Le 10 janvier 2019, juste avant la parution de la lettre, le président de la République, le premier ministre et le ministre de l’intérieur ont accueilli à l’Élysée douze invités (deux pour chacun des cultes catholique, protestant, orthodoxe, juif, musulman, bouddhiste) et ont exposée aux représentants des cultes les axes d'une réforme à engager autour de la loi de 1905 sur la séparation des Églises et de l’Etat. Une note de trois pages synthétise les contours de cette réforme destinée notamment à favoriser une meilleure organisation du culte musulman. Cette attitude n'est pas admissible et par le fait, poser ces questions consacrées à la laïcité transgresse ainsi les obligations constitutionnelles et la « Loi de séparation ».

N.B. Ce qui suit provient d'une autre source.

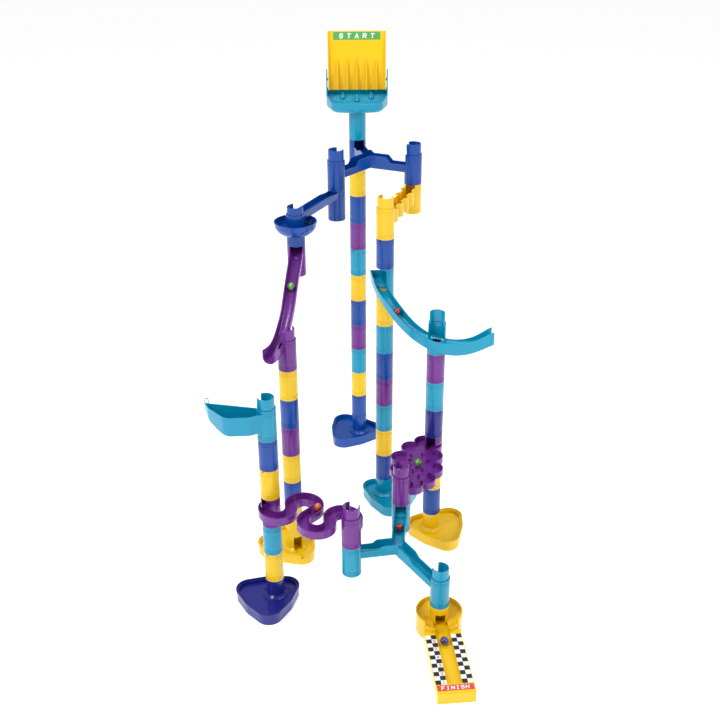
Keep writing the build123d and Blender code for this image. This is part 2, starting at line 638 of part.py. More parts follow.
# ------------------------------------------------------------------ purple peg plate
PLATE_START = level(2) + 30
PLATE_DROP = 6.0
PLATE_WALL = 14.0
LOBE_R = 20.5
# round lobes of the rim, along and beside the line between the two tubes
LOBES = [(6, 0), (2, -20), (33, -36), (73, -41), (112, -26), (150, -3), (148, 18), (122, 33), (84, 33),
         (44, 17)]
PEGS = [(40, -8), (56, 10), (52, -28), (68, -24), (66, 28), (88, 12), (84, -17), (100, -4), (100, 30),
        (96, -32), (112, 14), (114, -18), (128, 2), (130, 28), (142, 12)]
PEG_R = 2.6
PEG_H = 11.0
plate_heading = bearing_of(THIRD, MERGE)
plate_plane = sloping_plane(THIRD, plate_heading, PLATE_START, -PLATE_DROP / SPACING)
with BuildPart() as peg_plate:
    with BuildSketch(plate_plane):
        with Locations(*LOBES):
            Circle(LOBE_R)
        Polygon(*LOBES, align=None)
    extrude(amount=PLATE_WALL)
    with BuildSketch(plate_plane.offset(FLOOR)):
        with Locations(*LOBES):
            Circle(LOBE_R - WALL)
        Polygon(*LOBES, align=None)
    extrude(amount=PLATE_WALL + OPEN_ABOVE, mode=Mode.SUBTRACT)
    with BuildSketch(plate_plane.offset(FLOOR / 2)):
        with Locations(*PEGS):
            Circle(PEG_R)
    extrude(amount=PEG_H)
    add(tube_wall(THIRD, level(2)))
    add(tube_wall(MERGE, level(2)))
    add(tube_bore(THIRD, level(2)), mode=Mode.SUBTRACT)
    add(tube_bore(MERGE, level(2)), mode=Mode.SUBTRACT)
    add(tube_slot(THIRD, plate_heading, PLATE_START + FLOOR, level(3) + SPIGOT_H + 1), mode=Mode.SUBTRACT)
    add(tube_slot(MERGE, plate_heading + 180, PLATE_START - PLATE_DROP + FLOOR, level(3) + SPIGOT_H + 1),
        mode=Mode.SUBTRACT)
    add(chute(THIRD, plate_heading, PLATE_START - FLOOR, rise=5))
save(peg_plate, "peg_plate")

# ------------------------------------------------------------------ finish ramp
HUB_R = 44.5
HUB_H = 41.0
RAMP_W = 69.5
RAMP_H = 22.0
RAMP_LENGTH = 197.0       # from the hub's axis to the front face
RAMP_HEADING = -84.6
GROOVE_W = 27.0
GROOVE_START = 15.0       # height of the groove's floor at the hub and at its end
GROOVE_END = 8.0
GROOVE_LENGTH = 172.0
HUB_FLOOR = 3.0
HUB_CONE_TOP = 31.0       # the hub's inside falls from here to the groove
ramp_along = track_plane(EXIT, RAMP_HEADING, 0).z_dir
ramp_plane = Plane(origin=(EXIT[0], EXIT[1], 0), x_dir=ramp_along)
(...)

La non-reconnaissance institutionnelle des cultes place tous les citoyens à égalité de droits et d’obligations. La citoyenneté ne se construit ni contre ni avec, mais sans les religions. La liberté religieuse n'a pas à être conçue comme un préalable à la liberté de conscience. La séparation a été un acte souverain de la République laïque mais pas un « pacte » négocié avec les religions. Et elle doit le rester.
( image créée par P. Patte à partir de l'image symbole de la république française créée par TaniaPS , CC BY-SA 3.0)
"Et chaque citoyen a le droit de choisir celles et ceux qui porteront sa voix dans la conduite du pays, dans la conception des lois, dans les grandes décisions à prendre. » Affirmation qui traduit que le système actuel satisfait le président alors qu’il dit pourtant lui-même qu’il faut le modifier. Un peu contradictoire sauf si l’intention est de modifier les règles à la marge pour que cela n’ait que peu d’incidences par rapport à la représentation non satisfaisante actuelle des citoyens.
(Palais Bourbon Palais-Bourbon, VIIe arrondissement de Paris. auteur kimdokhac — Flickr, CC BY 2.0)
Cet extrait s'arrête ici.